Aspect | Cash Flow Statement | Fund Flow Statement |
Focus | Cash inflows and outflows | Changes in financial position |
Time Period | Typically one year | Generally annual |
Purpose | Measures liquidity | Tracks sources and uses of funds |
Key Sections | Operating, Investing, Financing | Source and application of funds |
Public company offer numerous advantages, such as access to capital, increased visibility, and enhanced reputation. However, becoming a public company comes with its own set of challenges, including regulatory compliance and the costs associated with going public. Understanding the responsibilities and financial statements of public companies, such as the cash flow statement and fund flow statement, is crucial for stakeholders to assess a company’s financial health and performance.
Public Company FAQs
What is the primary characteristic of a public company?
A public company is characterized by the ability to issue shares to the general public and have its shares traded on a stock exchange.

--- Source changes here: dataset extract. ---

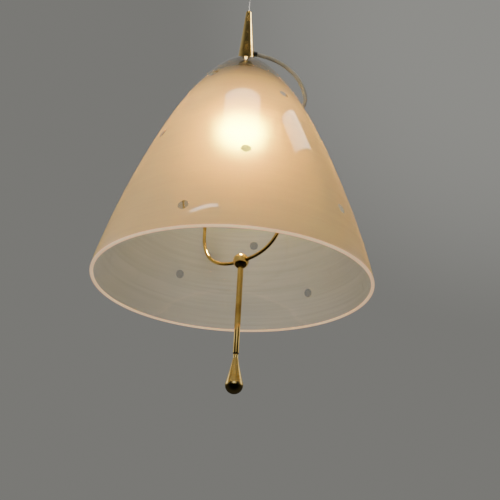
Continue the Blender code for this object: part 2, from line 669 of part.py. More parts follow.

How does a company transition into a public company?
A company transitions into a public company through the process of an Initial Public Offering (IPO), where it offers shares to the public for the first time.
What is the main difference between a cash flow statement and a fund flow statement?
The cash flow statement focuses on the actual inflow and outflow of cash, while the fund flow statement provides insights into the changes in financial position, including both cash and non-cash items.
Can a public company raise funds easily?
Yes, a public company can raise funds by issuing additional shares to the public, providing access to a larger pool of capital.
What are the main advantages of a public company?
The main advantages include access to capital, increased visibility, and the ability to offer stock options to employees, among others.